How does a chemist know if their elegant design for a large, hollow molecular cage has succeeded, or if they have just a soup of the starting ingredients? They can "weigh" it with DOSY. The successful formation of a large supramolecular assembly will be heralded by the appearance of a new species that diffuses much more slowly than its small precursors. By applying simple scaling laws that relate a molecule's size to its mass (for instance, the hydrodynamic radius $r_H$ often scales with molecular weight $M$ as $r_H \propto M^{1/3}$), we can use the ratio of the diffusion coefficients to estimate the molecular weight of the newly formed cage, confirming its structure and composition in solution.

DOSY is also an exquisite tool for studying host-guest chemistry, which is fundamental to drug delivery and catalysis. Imagine a small drug molecule (the "guest") binding to a large carrier molecule like a cyclodextrin (the "host"). A crucial question is: what is the binding stoichiometry? How many host molecules envelop the guest? DOSY can provide the answer. In a solution where the drug and cyclodextrin are in rapid equilibrium between their free and bound states, we observe an average diffusion coefficient for both. By carefully measuring how the drug's diffusion slows down and how the cyclodextrin's diffusion changes, we can calculate the exact fraction of each that is bound in the complex. From these fractions and the known total concentrations, we can directly determine the stoichiometry—for example, that two cyclodextrin molecules form a complex with one drug molecule.

The subtlety of DOSY extends even to the chiral world. Enantiomers—molecules that are mirror images of each other—are identical in almost all physical properties, including their diffusion coefficient. However, in the presence of a chiral solvating agent (CSA), they form diastereomeric complexes which are no longer physically identical. DOSY can reveal if these diastereomers have different aggregation behaviors. For instance, one might form a dimeric aggregate while the other remains a monomer. This would result in two distinct diffusion coefficients, one significantly smaller than the other, revealing a fascinating case of chiral self-recognition and aggregation that would be invisible to most other techniques.

The world of polymers and soft matter is the domain of molecular giants. These long, flexible chains and self-assembled structures present unique analytical challenges, many of which DOSY is perfectly suited to address.

A cornerstone task in polymer synthesis is to create block copolymers, single chains composed of two or more distinct polymer blocks (e.g., AAAAA-BBBBB). But how do you prove you've made a true block copolymer and not just a simple blend of the two homopolymers (AAAAA and BBBBB)? DOSY provides the definitive test. In a true block copolymer, the protons of block A and block B are covalently attached to the same macromolecule. Therefore, they must move together and exhibit the exact same diffusion coefficient. In a blend, the two types of chains are separate entities and will diffuse at different rates. Thus, observing a single diffusion coefficient for signals from both blocks is the smoking gun for successful block copolymer formation.

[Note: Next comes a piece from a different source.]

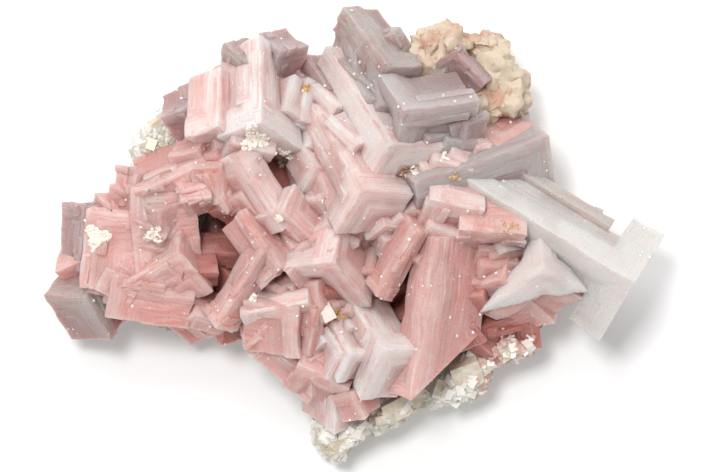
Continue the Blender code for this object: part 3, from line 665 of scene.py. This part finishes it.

DOSY also provides a window into the complex behavior of surfactants, which form micelles, and other molecular self-assembly processes. By adding a small probe molecule to a surfactant solution, we can watch its diffusion coefficient plummet as it becomes incorporated into the large, slow-moving micellar aggregates. The probe's diffusion coefficient will approach that of the surfactant molecules themselves, providing clear evidence of co-diffusion and encapsulation. More subtle self-association, like the formation of dimers at high concentrations, can also be detected by a gradual decrease in the diffusion coefficient. Such advanced studies require careful work, for instance, by using the diffusion of the solvent itself as an internal standard to correct for changes in the solution's viscosity.

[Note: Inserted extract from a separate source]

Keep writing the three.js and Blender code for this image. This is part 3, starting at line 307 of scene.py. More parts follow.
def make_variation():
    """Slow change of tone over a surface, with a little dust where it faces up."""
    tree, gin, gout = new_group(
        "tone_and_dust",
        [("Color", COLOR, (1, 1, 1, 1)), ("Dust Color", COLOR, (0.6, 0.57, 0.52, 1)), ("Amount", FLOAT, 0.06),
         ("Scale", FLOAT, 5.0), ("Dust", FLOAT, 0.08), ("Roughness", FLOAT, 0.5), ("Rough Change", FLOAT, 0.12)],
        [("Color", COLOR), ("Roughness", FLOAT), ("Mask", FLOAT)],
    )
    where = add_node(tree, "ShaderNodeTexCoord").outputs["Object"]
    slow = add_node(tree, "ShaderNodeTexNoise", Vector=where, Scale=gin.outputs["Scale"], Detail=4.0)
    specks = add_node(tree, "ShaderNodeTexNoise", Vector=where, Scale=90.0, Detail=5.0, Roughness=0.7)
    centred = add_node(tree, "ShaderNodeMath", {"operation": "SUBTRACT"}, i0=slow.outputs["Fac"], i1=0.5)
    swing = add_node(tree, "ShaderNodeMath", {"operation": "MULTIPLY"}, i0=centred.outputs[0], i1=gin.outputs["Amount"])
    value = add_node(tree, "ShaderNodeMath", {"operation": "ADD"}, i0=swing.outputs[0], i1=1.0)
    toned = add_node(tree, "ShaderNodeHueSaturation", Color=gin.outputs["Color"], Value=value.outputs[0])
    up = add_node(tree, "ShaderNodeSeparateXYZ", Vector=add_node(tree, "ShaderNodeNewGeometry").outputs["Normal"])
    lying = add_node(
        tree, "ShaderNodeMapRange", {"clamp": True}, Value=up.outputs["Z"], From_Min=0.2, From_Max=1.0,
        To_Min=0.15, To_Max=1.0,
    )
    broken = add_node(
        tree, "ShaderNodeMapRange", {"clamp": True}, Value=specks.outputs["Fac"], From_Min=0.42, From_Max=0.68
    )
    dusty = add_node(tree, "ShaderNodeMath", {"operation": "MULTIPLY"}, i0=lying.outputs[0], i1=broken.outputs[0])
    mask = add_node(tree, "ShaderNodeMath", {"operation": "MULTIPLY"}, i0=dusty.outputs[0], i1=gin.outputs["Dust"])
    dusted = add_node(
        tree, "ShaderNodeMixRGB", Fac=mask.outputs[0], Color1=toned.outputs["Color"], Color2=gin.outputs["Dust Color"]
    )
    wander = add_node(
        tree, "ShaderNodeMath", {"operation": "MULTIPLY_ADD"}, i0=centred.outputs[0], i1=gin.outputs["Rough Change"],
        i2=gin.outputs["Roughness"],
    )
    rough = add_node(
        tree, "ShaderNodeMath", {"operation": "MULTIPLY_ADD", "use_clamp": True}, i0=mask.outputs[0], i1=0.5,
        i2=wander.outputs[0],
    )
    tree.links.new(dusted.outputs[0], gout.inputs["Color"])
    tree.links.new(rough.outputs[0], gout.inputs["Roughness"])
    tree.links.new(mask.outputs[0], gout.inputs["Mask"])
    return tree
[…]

Perhaps the most mathematically elegant application of DOSY in polymer science is in characterizing polydispersity—the fact that a real polymer sample contains a distribution of chain lengths and sizes. For such a sample, the signal attenuation in a DOSY experiment is no longer a simple exponential decay. Instead, it is a sum of many exponential decays, one for each size of molecule present. This composite decay curve is, in fact, the Laplace transform of the underlying distribution of diffusion coefficients, $p(D)$. Using powerful numerical algorithms to perform an inverse Laplace transform on the experimental data, scientists can reconstruct the entire distribution of diffusion coefficients. This can then be converted into a distribution of molecular sizes, providing a complete and detailed picture of the sample's composition.

Finally, DOSY is not a solo artist; it can be combined with other NMR techniques to create powerful, multidimensional experiments that offer unparalleled insight. Consider again a complex mixture where spectral overlap is severe. An experiment like DOSY-TOCSY is the perfect tool. The TOCSY (Total Correlation Spectroscopy) part of the experiment identifies all the protons that belong to a single molecule by tracing the network of through-bond spin-spin couplings. The DOSY part then measures the diffusion coefficient for that entire, connected network. The result is a spectrum where all the signals belonging to one component are neatly aligned at one diffusion coefficient, while all signals from another component align at a different one. This allows for the complete deconstruction and assignment of even the most complex mixtures, a beautiful synergy of chemical and physical information.

From simple mixtures to complex polymers, from static composition to dynamic reactions, the applications of Diffusion-Ordered Spectroscopy are as vast as they are ingenious. It stands as a testament to a core principle of physics: that sometimes, the most profound insights into the nature of things can be found simply by watching them wander.